## Written request
Give back the lines exactly, from the first one to the line with "clamp_r = 10; // [8:0.5:10]", both ends included.

## Data segment
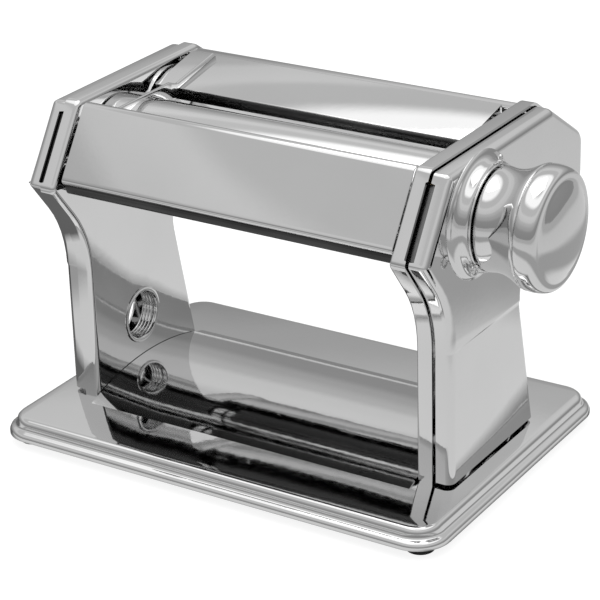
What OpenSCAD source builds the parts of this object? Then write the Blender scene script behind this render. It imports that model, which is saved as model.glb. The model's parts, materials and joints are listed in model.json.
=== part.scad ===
// Hand-cranked pasta roller machine: pressed steel base, two hollow uprights,
// two tubular rollers on geared axes and a thickness dial with an eccentric axle.
// Millimetres. Origin: centre of the base on the worktop. +Z up, the cutter side
// faces -Y, the thickness dial is at +X and the crank socket at -X.

/* [Base] */
// Width of the base, left to right
base_w = 205; // [198:1:220]
// Depth of the base, front to back
base_d = 145; // [140:1:160]
// Corner radius of the base rim
base_r = 14; // [10:1:18]
// Free height of the rubber feet below the rim
foot_drop = 4; // [3:0.5:6]
// Height of the flat platform above the worktop
platform_z = 11.7; // [11:0.1:13]
// Radius of a rubber foot
foot_r = 5.5; // [5:0.1:5.8]

/* [Uprights] */
// Distance from the middle to the inner face of a side frame
frame_x = 76; // [76:0.5:80]
// Distance from the middle to the outer face of a cover
cover_x = 90.8; // [90.8:0.1:95]
// Sheet thickness of the side frames
frame_t = 1.2; // [1:0.1:1.5]
// Sheet thickness of covers, guides and trays
sheet_t = 0.8; // [0.6:0.1:1]
// Height of the head above the worktop
head_z = 142; // [142:1:145]
// How far the covers sit below the edges of the side frames
cover_inset = 1.5; // [1:0.1:2]
// Radius of the table clamp hole in the left upright
clamp_r = 10; // [8:0.5:10]

/* [Rollers] */
// Radius of both rollers
roller_r = 20; // [19.5:0.1:20]
// Half the length of a roller
roller_half = 75.2; // [74:0.1:75.4]
// Gap between the rollers on the finest setting
gap_min = 0.4; // [0.3:0.1:0.6]
// Offset of the eccentric axle
throw = 1.3; // [1:0.1:1.3]
// Front to back place of the thickness dial's axis
dial_y = -14.5; // [-15:0.5:-14]
// Height of the roller axes
axis_z = 118.2; // [117.8:0.1:118.3]

/* [Gears] */
// Module of the deep-toothed roller gears
gear_m = 2.5; // [2.5:0.1:2.5]
// Teeth on each roller gear
gear_teeth = 16; // [16:1:16]
// Width of the roller gears
gear_w = 4.5; // [4:0.5:4.5]

/* [Dial] */
// Outer radius of the dial's rim
dial_r = 24; // [22:0.5:25]
// Distance from the middle to the tip of the dial
dial_tip_x = 129.5; // [128:0.5:131]
// Travel of the dial when it is pulled out
dial_pull = 4; // [3:0.5:4.5]

/* [Hidden] */
$fn = 64;
EPS = 0.02;
RIM_Z = foot_drop;
RUN = 0.05;            // radial running clearance of shafts and pins
FRONT_Y = dial_y + throw;
REAR_Y = FRONT_Y + 2 * roller_r + gap_min;
FRAME_OUT = frame_x + frame_t;
FLANGE_X = 82.3;       // outer edge of a side frame's flange
COVER_EDGE = 83.8;     // inner edge of a cover's flange
COVER_IN = cover_x - sheet_t;
WAIST_Z = 84;
HEAD_FRONT = -57;
HEAD_BACK = 76;
STEEL = [0.80, 0.81, 0.82];
CHROME = [0.86, 0.87, 0.88];
BLACK = [0.06, 0.06, 0.06];

// Side outline as corners [y, z, radius], clockwise from the front foot
OUTLINE = [
    [-36.5, platform_z, 2],
    [-36.5, WAIST_Z, 45],
    [HEAD_FRONT, 110.5, 3],
    [-36.3, head_z, 4],
    [47, head_z, 6],
    [HEAD_BACK, 123, 9],
    [HEAD_BACK, 98, 12],
    [24, 82, 14],
    [24, 68, 30],
    [36.5, platform_z, 2]
];

CLAMP_AT = [-3, 36.6];
COVER_CLAMP_R = clamp_r + 3.5;
RODS = [[-40.5, 107], [53.5, 126.5], [60, 104]];
ROD_R = 2.5;
PLATE_MARGIN = 6;
PLATE_X = 86.4;
HUB_X = 106.8;         // outer end of the dial's hub
PLATE_T = 2;
SCRAPER_RODS = [[-35, 104.5], [46.5, 104.5]];
SCRAPER_ROD_R = 1.5;
FEET = [for (sx = [-1, 1]) for (sy = [-1, 1]) [sx * (base_w / 2 - 11), sy * (base_d / 2 - 11)]];
BASE_SCREWS = [for (sx = [-1, 1]) for (y = [-26, 24]) [sx * 79.9, y]];
BRIDGE_R = 122.7;
BRIDGE_TOP = platform_z + 7.1;
BRIDGE_Y = -1;

// Dial stack along X
BOSS_X = 97;           // face of the fixed boss
BOSS_R = 21;
NECK_X = 98.4;         // back face of the dial
RIM_X = NECK_X + 18.1;  // joint between the dial's shell and its face
SLEEVE_R = 8;
MID_R = 6;             // eccentric part of the axle
JOURNAL_R = 10;        // hollow journal of the front roller
REAR_J = 7;            // journals of the rear roller
GEAR_X = -(79 + gear_w);
PIN_AT = 15.5;         // radius of the index pin about the dial axis
PIN_R = 1.5;
INDEX_ANGLE = 270;
CLIP_WIRE = 0.45;

// ---- outline helpers -------------------------------------------------------

function unit(v) = v / norm(v);
function flat(p) = [p[0], p[1]];
function turn(a, b, c) = (b[0] - a[0]) * (c[1] - b[1]) - (b[1] - a[1]) * (c[0] - b[0]);

// Arc that rounds corner b between a and c, in the given number of steps
function corner(a, b, c, steps = 6) =
    let (
        u = unit(flat(a) - flat(b)),
        v = unit(flat(c) - flat(b)),
        half = acos(u * v) / 2,
        mid = flat(b) + unit(u + v) * b[2] / sin(half),
        from = flat(b) + u * b[2] / tan(half) - mid,
        to = flat(b) + v * b[2] / tan(half) - mid,
        a0 = atan2(from[1], from[0]),
        raw = atan2(to[1], to[0]) - a0,
        sweep = raw > 180 ? raw - 360 : raw < -180 ? raw + 360 : raw
    )
    [for (i = [0:steps]) mid + b[2] * [cos(a0 + sweep * i / steps), sin(a0 + sweep * i / steps)]];

function rounded(pts) =
    let (n = len(pts))
    [for (i = [0:n - 1]) each corner(pts[(i + n - 1) % n], pts[i], pts[(i + 1) % n])];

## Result
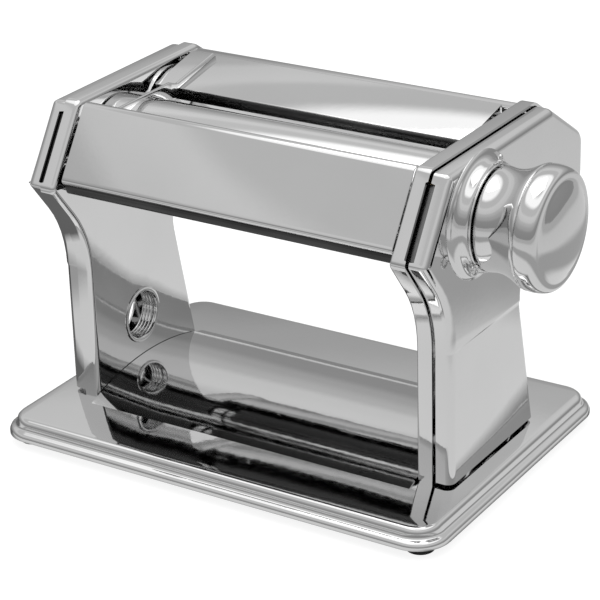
What OpenSCAD source builds the parts of this object? Then write the Blender scene script behind this render. It imports that model, which is saved as model.glb. The model's parts, materials and joints are listed in model.json.
=== part.scad ===
// Hand-cranked pasta roller machine: pressed steel base, two hollow uprights,
// two tubular rollers on geared axes and a thickness dial with an eccentric axle.
// Millimetres. Origin: centre of the base on the worktop. +Z up, the cutter side
// faces -Y, the thickness dial is at +X and the crank socket at -X.

/* [Base] */
// Width of the base, left to right
base_w = 205; // [198:1:220]
// Depth of the base, front to back
base_d = 145; // [140:1:160]
// Corner radius of the base rim
base_r = 14; // [10:1:18]
// Free height of the rubber feet below the rim
foot_drop = 4; // [3:0.5:6]
// Height of the flat platform above the worktop
platform_z = 11.7; // [11:0.1:13]
// Radius of a rubber foot
foot_r = 5.5; // [5:0.1:5.8]

/* [Uprights] */
// Distance from the middle to the inner face of a side frame
frame_x = 76; // [76:0.5:80]
// Distance from the middle to the outer face of a cover
cover_x = 90.8; // [90.8:0.1:95]
// Sheet thickness of the side frames
frame_t = 1.2; // [1:0.1:1.5]
// Sheet thickness of covers, guides and trays
sheet_t = 0.8; // [0.6:0.1:1]
// Height of the head above the worktop
head_z = 142; // [142:1:145]
// How far the covers sit below the edges of the side frames
cover_inset = 1.5; // [1:0.1:2]
// Radius of the table clamp hole in the left upright
clamp_r = 10; // [8:0.5:10]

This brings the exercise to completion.